Repeat each line exactly as it is written.

------

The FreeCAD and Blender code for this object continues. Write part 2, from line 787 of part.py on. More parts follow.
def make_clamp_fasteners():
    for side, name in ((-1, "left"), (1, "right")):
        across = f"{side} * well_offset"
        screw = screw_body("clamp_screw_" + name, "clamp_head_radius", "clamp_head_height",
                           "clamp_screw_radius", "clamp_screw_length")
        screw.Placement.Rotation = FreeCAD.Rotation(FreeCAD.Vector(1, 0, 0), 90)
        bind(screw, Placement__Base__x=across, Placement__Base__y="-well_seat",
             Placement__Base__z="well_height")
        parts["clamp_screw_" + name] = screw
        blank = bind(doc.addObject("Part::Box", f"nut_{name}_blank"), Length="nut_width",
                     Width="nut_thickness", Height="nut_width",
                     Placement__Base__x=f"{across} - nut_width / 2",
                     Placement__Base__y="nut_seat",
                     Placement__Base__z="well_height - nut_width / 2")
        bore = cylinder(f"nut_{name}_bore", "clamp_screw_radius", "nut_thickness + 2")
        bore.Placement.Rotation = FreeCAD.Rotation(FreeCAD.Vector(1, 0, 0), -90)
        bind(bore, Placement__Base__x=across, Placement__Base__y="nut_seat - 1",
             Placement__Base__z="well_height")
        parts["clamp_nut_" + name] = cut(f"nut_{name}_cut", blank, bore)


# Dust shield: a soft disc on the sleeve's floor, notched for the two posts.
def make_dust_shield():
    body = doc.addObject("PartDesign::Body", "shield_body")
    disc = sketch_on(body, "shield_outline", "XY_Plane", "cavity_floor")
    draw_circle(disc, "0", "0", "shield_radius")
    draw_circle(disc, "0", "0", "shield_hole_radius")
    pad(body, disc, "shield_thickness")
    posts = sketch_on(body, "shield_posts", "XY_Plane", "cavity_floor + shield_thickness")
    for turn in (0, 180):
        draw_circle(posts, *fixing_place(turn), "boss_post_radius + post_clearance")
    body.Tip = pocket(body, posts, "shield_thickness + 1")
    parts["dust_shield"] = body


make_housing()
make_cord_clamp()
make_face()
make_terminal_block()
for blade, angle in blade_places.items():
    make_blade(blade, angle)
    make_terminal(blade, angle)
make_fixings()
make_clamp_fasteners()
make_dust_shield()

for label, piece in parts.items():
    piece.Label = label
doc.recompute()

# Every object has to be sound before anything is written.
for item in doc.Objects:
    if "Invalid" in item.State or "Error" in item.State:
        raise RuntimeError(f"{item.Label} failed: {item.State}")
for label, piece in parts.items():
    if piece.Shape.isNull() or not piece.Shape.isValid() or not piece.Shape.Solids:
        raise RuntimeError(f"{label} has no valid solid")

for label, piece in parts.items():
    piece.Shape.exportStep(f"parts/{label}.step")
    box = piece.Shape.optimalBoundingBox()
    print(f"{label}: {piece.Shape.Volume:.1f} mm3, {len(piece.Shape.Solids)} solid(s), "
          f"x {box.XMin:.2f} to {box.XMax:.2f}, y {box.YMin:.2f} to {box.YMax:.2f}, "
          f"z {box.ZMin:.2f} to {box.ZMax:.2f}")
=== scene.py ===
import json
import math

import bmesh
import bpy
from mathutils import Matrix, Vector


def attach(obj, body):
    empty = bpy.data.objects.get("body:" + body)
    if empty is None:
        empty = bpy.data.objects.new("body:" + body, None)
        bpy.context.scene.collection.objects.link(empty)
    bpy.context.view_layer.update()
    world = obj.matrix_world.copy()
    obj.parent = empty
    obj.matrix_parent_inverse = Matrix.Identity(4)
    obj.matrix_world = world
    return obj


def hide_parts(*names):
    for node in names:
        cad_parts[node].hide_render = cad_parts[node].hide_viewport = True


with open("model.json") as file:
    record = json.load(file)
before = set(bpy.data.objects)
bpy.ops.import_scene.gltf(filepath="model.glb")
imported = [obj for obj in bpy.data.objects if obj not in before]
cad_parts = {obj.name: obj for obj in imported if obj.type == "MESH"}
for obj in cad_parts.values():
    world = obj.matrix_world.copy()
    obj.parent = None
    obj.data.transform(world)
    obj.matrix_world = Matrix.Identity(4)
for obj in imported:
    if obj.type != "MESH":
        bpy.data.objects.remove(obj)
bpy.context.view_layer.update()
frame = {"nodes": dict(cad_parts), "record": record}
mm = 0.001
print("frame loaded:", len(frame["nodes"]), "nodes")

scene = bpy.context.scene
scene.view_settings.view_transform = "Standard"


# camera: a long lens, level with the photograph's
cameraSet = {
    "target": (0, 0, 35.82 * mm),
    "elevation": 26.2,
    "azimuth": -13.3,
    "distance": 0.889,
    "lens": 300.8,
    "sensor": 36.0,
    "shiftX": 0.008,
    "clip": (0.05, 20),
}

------

Solution for this exercise -
The FreeCAD and Blender code for this object continues. Write part 2, from line 787 of part.py on. More parts follow.
def make_clamp_fasteners():
    for side, name in ((-1, "left"), (1, "right")):
        across = f"{side} * well_offset"
        screw = screw_body("clamp_screw_" + name, "clamp_head_radius", "clamp_head_height",
                           "clamp_screw_radius", "clamp_screw_length")
        screw.Placement.Rotation = FreeCAD.Rotation(FreeCAD.Vector(1, 0, 0), 90)
        bind(screw, Placement__Base__x=across, Placement__Base__y="-well_seat",
             Placement__Base__z="well_height")
        parts["clamp_screw_" + name] = screw
        blank = bind(doc.addObject("Part::Box", f"nut_{name}_blank"), Length="nut_width",
                     Width="nut_thickness", Height="nut_width",
                     Placement__Base__x=f"{across} - nut_width / 2",
                     Placement__Base__y="nut_seat",
                     Placement__Base__z="well_height - nut_width / 2")
        bore = cylinder(f"nut_{name}_bore", "clamp_screw_radius", "nut_thickness + 2")
        bore.Placement.Rotation = FreeCAD.Rotation(FreeCAD.Vector(1, 0, 0), -90)
        bind(bore, Placement__Base__x=across, Placement__Base__y="nut_seat - 1",
             Placement__Base__z="well_height")
        parts["clamp_nut_" + name] = cut(f"nut_{name}_cut", blank, bore)


# Dust shield: a soft disc on the sleeve's floor, notched for the two posts.
def make_dust_shield():
    body = doc.addObject("PartDesign::Body", "shield_body")
    disc = sketch_on(body, "shield_outline", "XY_Plane", "cavity_floor")
    draw_circle(disc, "0", "0", "shield_radius")
    draw_circle(disc, "0", "0", "shield_hole_radius")
    pad(body, disc, "shield_thickness")
    posts = sketch_on(body, "shield_posts", "XY_Plane", "cavity_floor + shield_thickness")
    for turn in (0, 180):
        draw_circle(posts, *fixing_place(turn), "boss_post_radius + post_clearance")
    body.Tip = pocket(body, posts, "shield_thickness + 1")
    parts["dust_shield"] = body


make_housing()
make_cord_clamp()
make_face()
make_terminal_block()
for blade, angle in blade_places.items():
    make_blade(blade, angle)
    make_terminal(blade, angle)
make_fixings()
make_clamp_fasteners()
make_dust_shield()

for label, piece in parts.items():
    piece.Label = label
doc.recompute()

# Every object has to be sound before anything is written.
for item in doc.Objects:
    if "Invalid" in item.State or "Error" in item.State:
        raise RuntimeError(f"{item.Label} failed: {item.State}")
for label, piece in parts.items():
    if piece.Shape.isNull() or not piece.Shape.isValid() or not piece.Shape.Solids:
        raise RuntimeError(f"{label} has no valid solid")

for label, piece in parts.items():
    piece.Shape.exportStep(f"parts/{label}.step")
    box = piece.Shape.optimalBoundingBox()
    print(f"{label}: {piece.Shape.Volume:.1f} mm3, {len(piece.Shape.Solids)} solid(s), "
          f"x {box.XMin:.2f} to {box.XMax:.2f}, y {box.YMin:.2f} to {box.YMax:.2f}, "
          f"z {box.ZMin:.2f} to {box.ZMax:.2f}")
=== scene.py ===
import json
import math

import bmesh
import bpy
from mathutils import Matrix, Vector


def attach(obj, body):
    empty = bpy.data.objects.get("body:" + body)
    if empty is None:
        empty = bpy.data.objects.new("body:" + body, None)
        bpy.context.scene.collection.objects.link(empty)
    bpy.context.view_layer.update()
    world = obj.matrix_world.copy()
    obj.parent = empty
    obj.matrix_parent_inverse = Matrix.Identity(4)
    obj.matrix_world = world
    return obj


def hide_parts(*names):
    for node in names:
        cad_parts[node].hide_render = cad_parts[node].hide_viewport = True


with open("model.json") as file:
    record = json.load(file)
before = set(bpy.data.objects)
bpy.ops.import_scene.gltf(filepath="model.glb")
imported = [obj for obj in bpy.data.objects if obj not in before]
cad_parts = {obj.name: obj for obj in imported if obj.type == "MESH"}
for obj in cad_parts.values():
    world = obj.matrix_world.copy()
    obj.parent = None
    obj.data.transform(world)
    obj.matrix_world = Matrix.Identity(4)
for obj in imported:
    if obj.type != "MESH":
        bpy.data.objects.remove(obj)
bpy.context.view_layer.update()
frame = {"nodes": dict(cad_parts), "record": record}
mm = 0.001
print("frame loaded:", len(frame["nodes"]), "nodes")

scene = bpy.context.scene
scene.view_settings.view_transform = "Standard"


# camera: a long lens, level with the photograph's
cameraSet = {
    "target": (0, 0, 35.82 * mm),
    "elevation": 26.2,
    "azimuth": -13.3,
    "distance": 0.889,
    "lens": 300.8,
    "sensor": 36.0,
    "shiftX": 0.008,
    "clip": (0.05, 20),
}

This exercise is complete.